In fact, in the eyes of design enthusiasts, the original elements of these old buildings are what grant them such appeal. “There’s an aesthetic appeal or nostalgia effect,” says Frank. “Living in an old building brings you back to a certain time, or a slower lifestyle. I think a lot more people are interested in the contrast of the new and contemporary with the old nowadays. Living in a space with a connection to the past is now recognised as more interesting, for having layers and depth.”

Heart and Soul

Perhaps most importantly, the preservation of older buildings has the potential to enrich neighbourhoods, imbuing them with unique charm and character, thus making them more attractive places to live. Larger developments provide less opportunity for residents to build relationships, which negatively impacts an area’s sense of community. Not only that, but the homogeneity of these developments can erase authenticity and diversity, as well.

You don’t really get much street-level sociability anymore, and that’s very important.
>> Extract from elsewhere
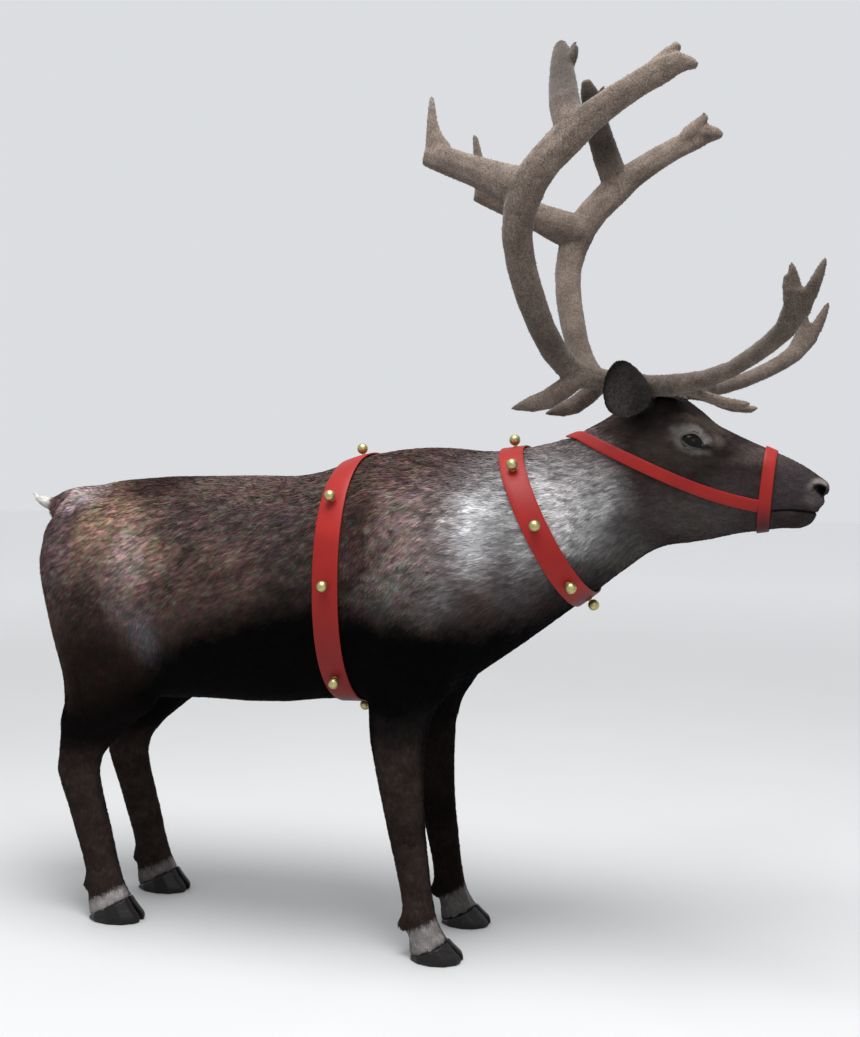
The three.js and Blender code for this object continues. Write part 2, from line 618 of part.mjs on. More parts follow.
function cheekPlate() {
  const line = new THREE.SplineCurve(cheekLine.map(([x, z]) => new THREE.Vector2(x, z)));
  const edges = [[], []];
  const parts = 22;
  for (let k = 0; k <= parts; k++) {
    const [middle, along] = [line.getPoint(k / parts), line.getTangent(k / parts)];
    edges[0].push([middle.x - along.y * headStrapWidth / 2, middle.y + along.x * headStrapWidth / 2]);
    edges[1].unshift([middle.x + along.y * headStrapWidth / 2, middle.y - along.x * headStrapWidth / 2]);
  }
  return sidePlate([...edges[0], ...edges[1]]);
}

// Bells: a ball with a slot across its face, on a short neck with a round foot
function bellSolid() {
  const profile = [[0, 0], [bellFoot, 0], [bellFoot, bellNeck + 1.5]];
  for (let k = 1; k <= 3; k++) {
    const angle = -Math.PI / 2 + Math.PI * k / 4;
    profile.push([bellRadius * Math.cos(angle), bellNeck + bellRadius * (1 + Math.sin(angle))]);
  }
  profile.push([0, bellNeck + 2 * bellRadius]);
  const shape = new THREE.LatheGeometry(profile.map(([r, h]) => new THREE.Vector2(r, h)), bellSides);
  return solid(shape.rotateX(Math.PI / 2));
}

// A bell's place on a strap: the turn round the trunk where it sits at a given distance along the trunk
function placedBell(bell, distance, angle) {
  const turnStep = 0.01;
  const lengthStep = 4;
  const reach = clearance + strapThickness + gap;
  const spot = (ahead, turned) => trunkPoint(distance + ahead, angle + turned, reach);
  const foot = spot(0, 0);
  const round = spot(0, turnStep).sub(spot(0, -turnStep));
  const along = spot(lengthStep, 0).sub(spot(-lengthStep, 0));
  const out = round.cross(along).normalize();
  const middle = point(...trunkTrack.at(distance).slice(0, 3));
  if (out.dot(foot.clone().sub(middle)) < 0) out.negate();
  const turn = new THREE.Quaternion().setFromUnitVectors(point(0, 0, 1), out);
  const matrix = new THREE.Matrix4().compose(foot, turn, point(1, 1, 1));
  return bell.transform(matrix.elements);
}

const bellHeights = { girth: [1036, 846, 623], collar: [1105, 979, 849] };
const stationAt = { girth: trunkTrack.knots[11], collar: trunkTrack.knots[16] };

// The turn round the trunk at which its surface is at a given height
function angleAtHeight(distance, height) {
  let [low, high] = [0, Math.PI];
  const halvings = 40;
  for (let k = 0; k < halvings; k++) {
    const middle = (low + high) / 2;
    if (trunkPoint(distance, middle).z > height) low = middle;
    else high = middle;
  }
  return low;
}

// Assembly
const reindeer = new THREE.Group();

function add(name, shape, material) {
  const { vertProperties, triVerts, numProp } = shape.getMesh();
  const positions = new Float32Array(vertProperties.length / numProp * 3);
  for (let k = 0; k < positions.length / 3; k++) {
    for (let c = 0; c < 3; c++) positions[3 * k + c] = vertProperties[k * numProp + c];
  }
  const geometry = new THREE.BufferGeometry();
  geometry.setAttribute('position', new THREE.BufferAttribute(positions, 3));
  geometry.setIndex(new THREE.BufferAttribute(new Uint32Array(triVerts), 1));
  const mesh = new THREE.Mesh(geometry, material);
  mesh.name = name;
  reindeer.add(mesh);
}

const sides = [['left', 1], ['right', -1]];
const trunk = trunkSolid();
const trunkAround = trunkSolid(clearance);
const trunkCore = trunkSolid(-lipDepth);
const neckCut = slopingPlate(neckTop, neckBottom, gap);
const headCut = slopingPlate(headTop, headBottom, gap);
const tail = levelTube(tailRows, tailLean);
const tailCut = plate(point(tailRootX, 0, rumpHeight), point(1, 0, 0), gap);
const body = trunk.add(tail).subtract(neckCut).subtract(headCut).subtract(tailCut).decompose();

let torso = pieceAt(body, [-400, 0, 800]);
for (const [sideName, side] of sides) {
  for (const end of ['front', 'hind']) {
    const rows = end === 'front' ? frontLegRows : hindLegRows;
    torso = torso.subtract(legSolid(rows, side, clearance));
    const { leg, outer, inner } = footParts(end, side);
    add(`${end}_leg_${sideName}`, leg, materials.legs);
    add(`${end}_hoof_${sideName}_outer`, outer, materials.horn);
    add(`${end}_hoof_${sideName}_inner`, inner, materials.horn);
  }
}
add('torso', largest(torso).simplify(fineness), materials.coat);
add('tail', pieceAt(body, [-1090, 0, 1010]), materials.tail);
add('neck', pieceAt(body, [250, 0, 1000]), materials.shoulder);
add('head', headDetails(pieceAt(body, [600, 0, 1080]), trunkCore), materials.face);

const headAround = pieceAt(body, [600, 0, 1080]).add(trunkAround);
const antler = antlerParts(headAround);
const antlerAround = antlerSolid(clearance + antlerFineness);
const earLimits = headAround.add(antlerAround).add(antlerAround.mirror([0, 1, 0]));
for (const [sideName, side] of sides) {
  add(`eye_${sideName}`, ball(side, eyeRadius), materials.eyes);
  add(`ear_${sideName}`, earSolid(side, earLimits), materials.ears);
  for (const [name, shape] of Object.entries(antler)) {
    add(`antler_${name}_${sideName}`, side > 0 ? shape : shape.mirror([0, 1, 0]), materials.velvet);
  }
}

const strapSpace = trunkSolid(clearance + strapThickness).subtract(trunkAround);
const girthPlate = plate(point(girthX, 0, bellyHeight), point(1, 0, 0), girthWidth, 2 * wide);
const nosePlate = slopingPlate(noseTop, noseBottom, headStrapWidth);
add('girth_strap', largest(strapSpace.intersect(girthPlate)).simplify(fineness), materials.strap);
const collar = strapSpace.intersect(slopingPlate(collarTop, collarBottom, collarWidth));
add('collar_strap', largest(collar).simplify(fineness), materials.strap);
add('noseband', largest(strapSpace.intersect(nosePlate)).simplify(fineness), materials.strap);
const noseClear = slopingPlate(noseTop, noseBottom, headStrapWidth + 2 * gap);
const headstall = strapSpace.intersect(cheekPlate()).subtract(noseClear);
add('headstall', largest(headstall).simplify(fineness), materials.strap);

const bell = bellSolid();
for (const strap of ['girth', 'collar']) {
  const distance = stationAt[strap];
  add(`${strap}_bell_top`, placedBell(bell, distance, 0), materials.brass);
  add(`${strap}_bell_bottom`, placedBell(bell, distance, Math.PI), materials.brass);
  bellHeights[strap].forEach((height, k) => {
    for (const [sideName, side] of sides) {
      const angle = side * angleAtHeight(distance, height);
      add(`${strap}_bell_${sideName}_${k + 1}`, placedBell(bell, distance, angle), materials.brass);
    }
  });
}

// The whole is centred over its footprint
const extent = new THREE.Box3().setFromObject(reindeer);
reindeer.position.set(-(extent.min.x + extent.max.x) / 2, 0, -extent.min.z);

export default reindeer;
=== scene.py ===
# A reindeer bull as a still, life-size model: coat, velvet antlers, red harness and brass bells
import math

import bpy
import numpy as np
from mathutils import Matrix, Vector
from mathutils.bvhtree import BVHTree


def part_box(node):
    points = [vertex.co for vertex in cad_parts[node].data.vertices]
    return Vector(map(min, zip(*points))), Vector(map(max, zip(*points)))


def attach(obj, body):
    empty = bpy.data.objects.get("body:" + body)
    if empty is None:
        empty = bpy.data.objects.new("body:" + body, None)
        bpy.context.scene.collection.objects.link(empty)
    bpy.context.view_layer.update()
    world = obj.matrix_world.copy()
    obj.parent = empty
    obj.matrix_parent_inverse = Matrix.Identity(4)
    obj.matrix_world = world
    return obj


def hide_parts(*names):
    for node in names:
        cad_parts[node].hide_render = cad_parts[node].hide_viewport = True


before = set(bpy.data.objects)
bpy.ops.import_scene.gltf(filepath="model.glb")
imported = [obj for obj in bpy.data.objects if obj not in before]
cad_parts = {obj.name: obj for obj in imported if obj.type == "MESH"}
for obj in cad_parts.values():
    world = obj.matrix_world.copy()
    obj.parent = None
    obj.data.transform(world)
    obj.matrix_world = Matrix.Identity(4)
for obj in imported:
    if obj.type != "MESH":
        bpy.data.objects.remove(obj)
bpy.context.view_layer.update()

BODY = "root"
SIDES = {"left": 1, "right": -1}
ENDS = ("front", "hind")
MM = 0.001

# The floor point midway between the front feet, 62 mm ahead of the heels of the front hooves
HEEL_TO_ORIGIN = 0.062
ORIGIN = Vector((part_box("front_hoof_left_outer")[0].x + HEEL_TO_ORIGIN, 0, 0))


def at(x, y, z):
    """A place in millimetres: ahead of the front feet, to the animal's left, and above the floor."""
    return ORIGIN + Vector((x, y, z)) * MM


# Making pieces

def only(*pieces):
    """Deselects everything else."""
    bpy.ops.object.select_all(action="DESELECT")
    for piece in pieces:
        piece.select_set(True)
    bpy.context.view_layer.objects.active = pieces[-1]


def finished(piece, kind, **settings):
    """Adds a modifier with these settings and applies it."""
    only(piece)
    modifier = piece.modifiers.new(kind.lower(), kind)
    for name, value in settings.items():
        setattr(modifier, name, value)
    bpy.ops.object.modifier_apply(modifier=modifier.name)
    return piece


def in_edit(piece, *steps):
    """Runs edit-mode steps on the whole piece."""
    only(piece)
    bpy.ops.object.mode_set(mode="EDIT")
    bpy.ops.mesh.select_all(action="SELECT")
    for step in steps:
        step()
    bpy.ops.object.mode_set(mode="OBJECT")
    return piece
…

That’s what defines Hong Kong
Alan Lo

“Look at new large-scale developments like mega-malls and residential developments on top of MTR stations,” says Alan. “You don’t really get much street-level sociability anymore, and that’s very important. That’s what defines Hong Kong. We walk through the streets and see people; smell bread coming out of bakeries. It’s what makes a place real.”

“When an old tong lau is torn down, to be replaced by architecturally unworthy and overly expensive residential skyscrapers, one must ask oneself, how have Hong Kong’s people benefitted?” adds Andrew. “Hong Kong’s cultural heritage is part of its soul, and these older buildings are part of that heritage.”